When looking at the analysis without taking the Budget in account, it seems that the most positively impacting factors are the genres Adventureand Action, and the movie characteristics English language, Movie runtime and Movie_release_year. On the other side, the negatively impacting factors are related to the movie genre. It appears that the actors characteristics don’t really impact much the movie success compare to other factors. Interestingly Crime is a genre that is highly variable on the impact on the Box office revenue. Also when looking at the $R^2$ value, we can see that the value is equal to 0.21 which is relatively decent for real data. It’s not particularly high but real data is usually hard to predict (lot of factors, cofactors,…). A quick reminder that the $R^2$ quantifies the variance of the data that can be explained.
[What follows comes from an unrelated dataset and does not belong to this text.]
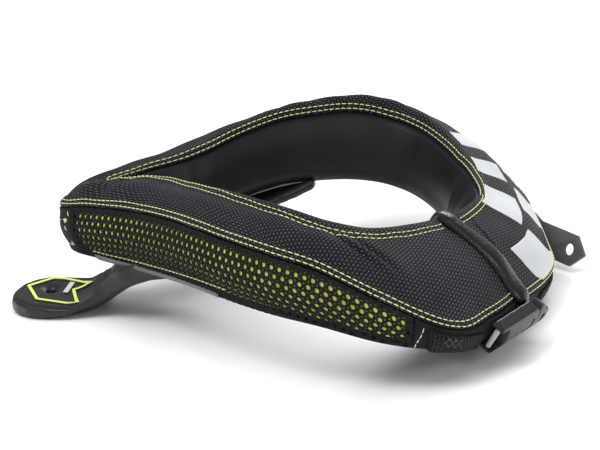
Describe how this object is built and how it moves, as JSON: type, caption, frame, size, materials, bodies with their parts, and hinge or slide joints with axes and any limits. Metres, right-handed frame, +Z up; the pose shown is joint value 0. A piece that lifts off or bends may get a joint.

When taking in account the Budget, we are working with a drastically smaller dataset where it’s harder to generalize but let’s still analyze the results. On the global picture, the Budget is the factor that has the most effect on the Box office revenue and all other factors seem to have a negligeable impact compared to it. For this prediction, the $R^2$ value is higher than previously. The model explains approximately half of the variance. Adding the Budget seems to help predicting the revenue, however let’s also remember that the data used with the Budget is smaller than without it.

We notice that in both figures, the features related to the diverstiy (Ethnic diversity score and Gender diversity score) have a correlation coefficient really close to 0, meaning that their impact on the Box office revenue is really small and almost negligible (especially for the situation where we take the budget into acccount). One more time, it seems that the diversity has negligible impact on the Box office revenue compared to other other factors, such as the movie genre or characteristics (language, runtime).